I would describe it more as pockets though as opposed to our view. We don't have a view that we're going to have a big inventory driven slowdown in infrastructure. I think it's just particular customers that are maybe winning more than other customers are and the guys that are winning less had hoped for better results. But again, we just go back to the fundamental driver of that capacity expansion being higher smartphone sales, we don't see that trend slowing. Therefore, we don't believe the underlying infrastructure trends will flow either.

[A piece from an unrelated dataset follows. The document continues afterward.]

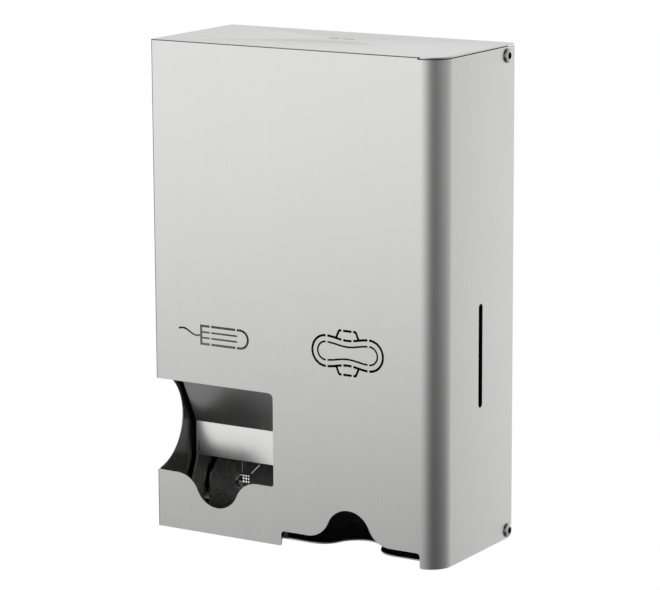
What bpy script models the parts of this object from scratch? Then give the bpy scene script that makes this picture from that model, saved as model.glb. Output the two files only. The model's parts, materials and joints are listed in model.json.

So, one thing I'll do real quickly is somebody had asked a question earlier about such a broader inventory perspective. And I guess I would hit 2 areas. 1 is distribution. I think I described at the end of Q4 in our January call, we thought we had distribution pretty much right where they wanted to be at that time with distribution, inventory level, little unchanged or little changed this quarter, I would say they continue to be where they want to be. And just as a reminder, at that point in Q4, they were roughly about 6.5 weeks of inventory that could change somewhat this quarter depending upon resale.
But again, I would say in general, they're where they want to be and that's at a good level. Outside of distribution, again, it kind of is back to what we said in January where we had largely made it through the correction. We've said largely because there could be customers here or there that will report and they would describe maybe that their inventory levels are higher than they would like. But generally, we think the inventory correction is largely behind us and we're still going to soon start moving back into a customer even Q1, a customer demand driven market. Okay.
With that, we'll wrap up. Before we end the call, let me remind you that the replay is available on our website. Thank you and good evening.